Richard Shearmur, professeur en économie urbaine à l'INRS Urbanisation, Culture et Société, note pour sa part des signes de modification des comportements résidentiels. Ils viennent surtout de cadres et de hauts salariés qui ont le loisir, grâce aux horaires flexibles et à internet, de se présenter au bureau deux ou trois jours par semaine seulement.

«Ces gens décident d'habiter non pas en banlieue mais dans des régions comme les Laurentides, Lanaudière ou les Cantons-de-l'Est. Ça n'a pas d'impact pour l'instant sur Montréal mais quand quatre nouvelles grandes maisons se construisent dans une petite municipalité, ça change la donne», note-t-il.

Stabilité résidentielle

M. Shearmur croit par ailleurs que la fin du job à vie chez le même employeur va contribuer à briser de plus en plus le lien entre les lieux de résidence et du travail. «Les gens vont choisir la stabilité résidentielle et ils vont privilégier des lieux où leurs autres sources d'intérêt sont accessibles», prévoit-il.

Paul Lewis, professeur en urbanisme à l'Université de Montréal, a étudié les impacts du télétravail et du travail autonome sur les transports urbains au début des années 1990. Il a découvert que ces modes de travail avaient des impacts minimes.

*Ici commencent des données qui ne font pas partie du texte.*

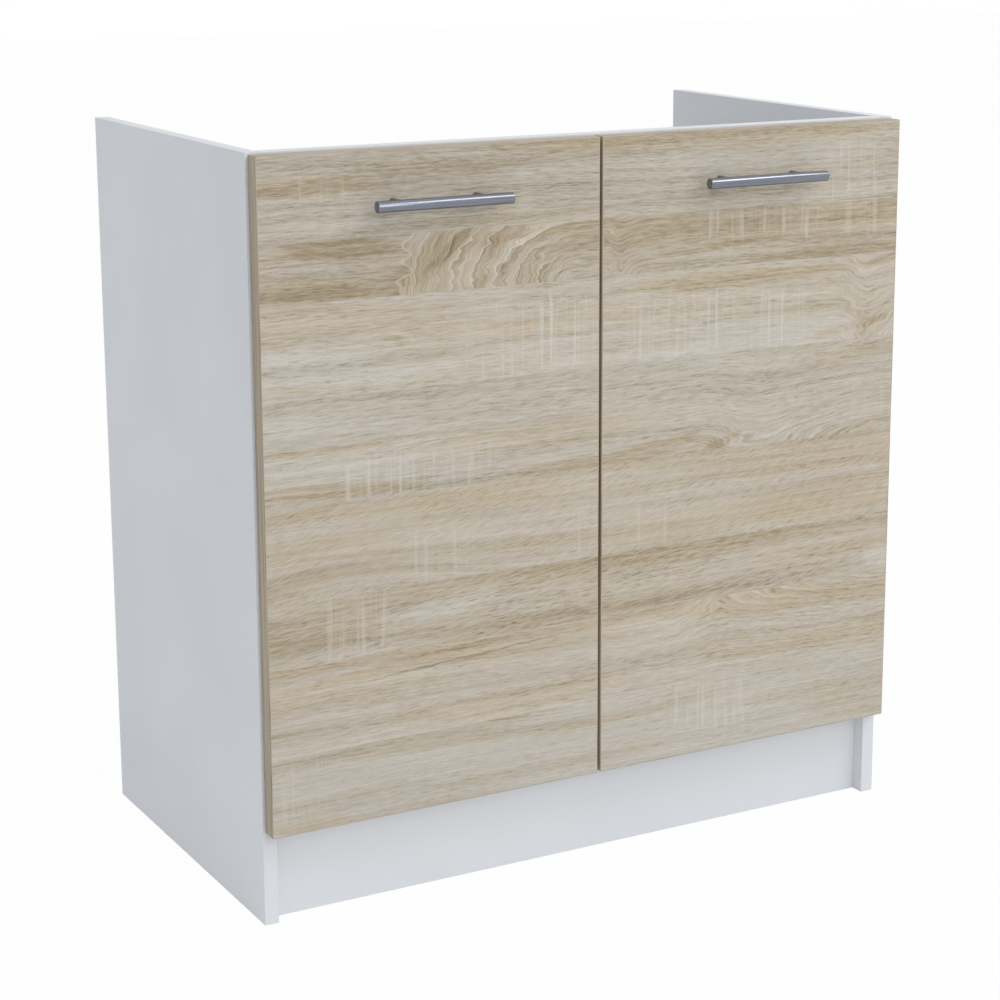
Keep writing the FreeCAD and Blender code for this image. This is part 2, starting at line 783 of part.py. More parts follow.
bar_start = Vector(-door_mid_x - handle_length / 2, bar_y, handle_z)
bar = rod(bar_start, AXIS_X, handle_bar_d / 2, handle_length)
bar = bar.makeChamfer(handle_chamfer, bar.Edges)
bar_room = rod(bar_start, AXIS_X, handle_bar_d / 2 + snug_fit, handle_length)
posts = []
handle_screws = []
door_cuts = []
seat_y = door_back_y - handle_head_h - loose_fit
for way in (-1, 1):
    post_foot = Vector(-door_mid_x + way * handle_spacing / 2, door_face_y, handle_z)
    post = peg(post_foot, FORWARD, handle_post_d / 2, door_face_y - bar_y, post_sides)
    thread = peg(post_foot, FORWARD, handle_screw_d / 2 + snug_fit,
                 handle_screw_depth + bore_spare, fastener_sides)
    posts.append(post.cut(bar_room).cut(thread))
    seat = Vector(post_foot.x, seat_y, handle_z)
    handle_screws.append(pan_screw(seat, FORWARD, handle_head_d, handle_head_h, handle_screw_d,
                                   seat_y - door_face_y + handle_screw_depth))
    behind = Vector(post_foot.x, door_back_y + overrun, handle_z)
    door_cuts.append(peg(behind, FORWARD, handle_screw_d / 2 + hole_play,
                         door_thickness + 2 * overrun, fastener_sides))
    door_cuts.append(peg(behind, FORWARD, handle_head_d / 2 + hole_play,
                         overrun + door_back_y - seat_y, fastener_sides))

# Doors: a board with four glued edge bands, bored for its two hinge cups, and two soft
# bumpers near the free edge that close on the front rail and on the bottom panel
edge_band_t = 1.0
bumper_d = 8.0
bumper_t = 1.2
bumper_inset = 14.0
bumper_top_share = 0.75

core_x0 = -door_outer_x + edge_band_t
core_x1 = -door_inner_x - edge_band_t
core_z0 = door_bottom + edge_band_t
core_z1 = door_top - edge_band_t
door = block(core_x0, core_x1, door_face_y, door_back_y, core_z0, core_z1)
door = door.cut(on_levels(make_cup_cuts()) + door_cuts)
edge_bands = [
    block(-door_outer_x, core_x0, door_face_y, door_back_y, door_bottom, door_top),
    block(core_x1, -door_inner_x, door_face_y, door_back_y, door_bottom, door_top),
    block(core_x0, core_x1, door_face_y, door_back_y, door_bottom, core_z0),
    block(core_x0, core_x1, door_face_y, door_back_y, core_z1, door_top),
]
bumpers = []
for bumper_z in ((door_bottom + floor_top) / 2, door_top - bumper_inset):
    bumper_start = Vector(-door_inner_x - bumper_inset, door_back_y, bumper_z)
    bumpers.append(turned([(0, bumper_d / 2), (bumper_t, bumper_d / 2 * bumper_top_share)],
                          bumper_start, AXIS_Y, ear_sides))

for node, shapes in (("door_panel", [door]), ("door_edge_bands", edge_bands),
                     ("door_bumpers", bumpers), ("handle_bar", [bar]),
                     ("handle_posts", posts), ("handle_screws", handle_screws)):
    save("left_" + node, shapes)
    save("right_" + node, mirrored(shapes))
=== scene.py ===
import math

import bmesh
import bpy
from mathutils import Matrix, Vector


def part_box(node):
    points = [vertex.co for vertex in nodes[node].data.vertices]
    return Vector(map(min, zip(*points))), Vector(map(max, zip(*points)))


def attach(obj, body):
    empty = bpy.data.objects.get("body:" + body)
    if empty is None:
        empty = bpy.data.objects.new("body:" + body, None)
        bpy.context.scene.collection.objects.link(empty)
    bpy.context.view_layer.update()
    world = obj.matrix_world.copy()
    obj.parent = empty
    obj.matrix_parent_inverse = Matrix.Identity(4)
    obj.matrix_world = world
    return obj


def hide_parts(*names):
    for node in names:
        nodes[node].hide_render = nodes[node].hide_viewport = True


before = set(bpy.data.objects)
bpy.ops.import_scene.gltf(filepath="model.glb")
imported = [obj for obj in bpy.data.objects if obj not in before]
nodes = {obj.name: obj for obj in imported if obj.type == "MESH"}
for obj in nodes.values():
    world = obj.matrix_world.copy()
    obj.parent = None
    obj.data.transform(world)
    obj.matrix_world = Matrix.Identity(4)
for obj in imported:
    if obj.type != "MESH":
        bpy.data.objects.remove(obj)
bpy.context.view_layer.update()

# Side panels: 16 mm chipboard faced with white melamine, edged on all sides but the foot.
# They run from the floor to the worktop and carry every cross board. The arrises are eased
# by the edge trimmer, and the facing has the fine orange peel of a press plate.

MELAMINE_WHITE = (0.800, 0.812, 0.828)
MELAMINE_SHADE = (0.765, 0.777, 0.795)
CHIP_PALE = (0.54, 0.43, 0.29)
CHIP_DARK = (0.27, 0.19, 0.11)
ARRIS = 0.0005
FLAT_DEG = 0.5
FACING = 0.00035
WELD = 0.000002
SIDES = ("left", "right")

# Patterns of a finish are noise: scale per metre, detail and roughness. A span holds the
# values of the noise between which the finish goes from one look to the other.
CHIPS = (260, 3, 0.7)
CHIP_FLATNESS = 2.2
CHIP_SPAN = (0.38, 0.64)
WHITE_CAST = (3.5, 2)
CAST_SPAN = (0.35, 0.70)
GLOSS_HAZE = (9, 3)
HAZE_SPAN = (0.3, 0.7)
MELAMINE_ROUGHNESS = (0.38, 0.46)
PEEL = (1400, 1)
PEEL_DEPTH = 0.00002
PEEL_STRENGTH = 0.5

# Sockets of a colour mix
MIX_SHARE, MIX_FIRST, MIX_SECOND = 0, 6, 7
MIX_COLOUR = 2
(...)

Par contre, la croissance des horaires atypiques a beaucoup plus d'influence. «La congestion n'a pas diminué. Les heures de pointe se sont plutôt allongées», dit-il.

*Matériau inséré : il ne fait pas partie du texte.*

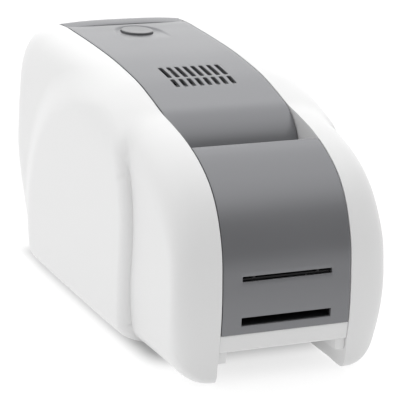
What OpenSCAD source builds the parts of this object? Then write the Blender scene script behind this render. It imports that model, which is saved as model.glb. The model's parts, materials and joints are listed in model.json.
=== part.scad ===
// Desktop id card printer with a hinged top cover, built as separate pieces.
// Points are written with y measured from the front of the casing and z from a
// level just above its underside, and moved so that the origin is on the table
// under the middle of the printer.

/* [Casing] */
// Overall length, front to rear
body_l = 347; // [340:1:360]
// Half width of the grey middle band between the two white casings
band = 58; // [57.5:0.5:60]
// Half width of the white body above the foot
side = 96; // [92:1:100]
// How far the oval field stands out on each side
pod = 8; // [4:1:10]
// Wall thickness of the casings
wall = 2.5; // [2:0.5:3]
// How far the rubber feet stand out below the casings
foot_h = 1; // [0.5:0.5:2]
/* [Cover] */
// Wall thickness of the top cover, front panel and hopper door
skin = 2.5; // [2:0.5:3]
// Height of the cover's hinge axis
hinge_z = 139.5; // [139:0.5:140]
// Distance of the cover's hinge axis from the front
hinge_y = 147.5; // [147:0.5:148]
// Radius of the cover's rounded front end about its hinge axis
knuckle_r = 45.3; // [45:0.1:45.5]
// Radius of the round release button
button_r = 14; // [13:0.5:15]
// Distance of the middle of the button's face from the front
button_y = 302; // [301:0.5:303]
// Travel of the release button
button_travel = 3; // [2:0.5:3]
// Number of vent slots in each of the two rows
vents = 8; // [4:1:10]
// Distance between vent slots
vent_pitch = 7.5; // [6:0.1:7.6]
/* [Slots] */
// Half width of both card slots in the front panel
slot_w = 40.2; // [30:0.1:42]
/* [Card drive] */
// Height of the roller shafts
shaft_z = 76; // [75.5:0.5:76]
// Radius of the driven rollers
roller_r = 7.6; // [7:0.1:7.6]
// Radius of the steel shafts
shaft_r = 3; // [2.5:0.1:3]
// Teeth on each gear of the row of gears
teeth = 20; // [20]
// Running clearance between a pin and its bore
fit = 0.05; // [0.02:0.01:0.1]

/* [Hidden] */
// Places of the circuit board's standoffs on the left frame
STAND = [[120, 45], [245, 45], [130, 89], [245, 138]];

white = [0.93, 0.93, 0.93];
grey = [0.42, 0.42, 0.44];
dark = [0.13, 0.13, 0.14];
steel = [0.72, 0.73, 0.75];
rubber = [0.10, 0.10, 0.11];
amber = [0.86, 0.84, 0.76];

// Outline of the casing seen from the side, at the edge of the band (first
// pair), and where the rounding ends on the flat of the side (second pair).
CP = [[4, -1.3, 26, 24], [0.6, 2, 22, 29], [0, 15, 20, 38], [0, 40, 19, 50], [1.2, 58, 19.5, 64],
  [4, 78, 22, 80], [10, 106, 29, 100], [24, 134.5, 46, 118], [39, 151, 60, 128], [60, 163.8, 77, 136],
  [85, 172.8, 98, 141], [110, 178.2, 118, 145], [129.5, 181.5, 134, 148], [150, 187, 152, 152],
  [175, 192.8, 176, 157], [200, 196, 200, 161], [230, 198.4, 230, 164], [270, 199.4, 268, 165],
  [300, 199.4, 296, 163], [326, 198.8, 314, 158], [338.5, 196.4, 321, 150], [345, 189, 323, 140],
  [347, 176, 323, 128], [347, 140, 322, 110], [346.5, 95, 316, 86], [343.5, 70, 303, 70],
  [338.5, 45, 287, 56], [332, 22, 279, 42], [325, 6, 273, 30], [316, -1, 269, 21], [290, -1.4, 258, 17],
  [200, -1.4, 195, 15], [110, -1.4, 110, 16], [70, -1.4, 70, 20], [28, -1.4, 42, 23]];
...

Selon M. Lewis, la réduction du nombre de jours de présence au bureau, par des horaires flexibles ou le télétravail, risque fort d'entraîner une hausse du mouvement constaté par Richard Shearmur, soit un lieu de vie très loin du travail. «Ou encore le désir de se rendre au travail à pied, donc de vivre tout près», ajoute-t-il.

Les effets des changements au travail sur l'environnement urbain sont à peine perceptibles aujourd'hui. Et personne n'ose prédire qui en sortira vainqueur, des villes-centre, des banlieues ou des régions périphériques.

Une prévision fait l'unanimité. «Les changements du travail vont sans doute permettre que la distance entre les lieux de résidence et de travail deviennent secondaires, plus que jamais dans l'histoire», avance Lucie Morrisset.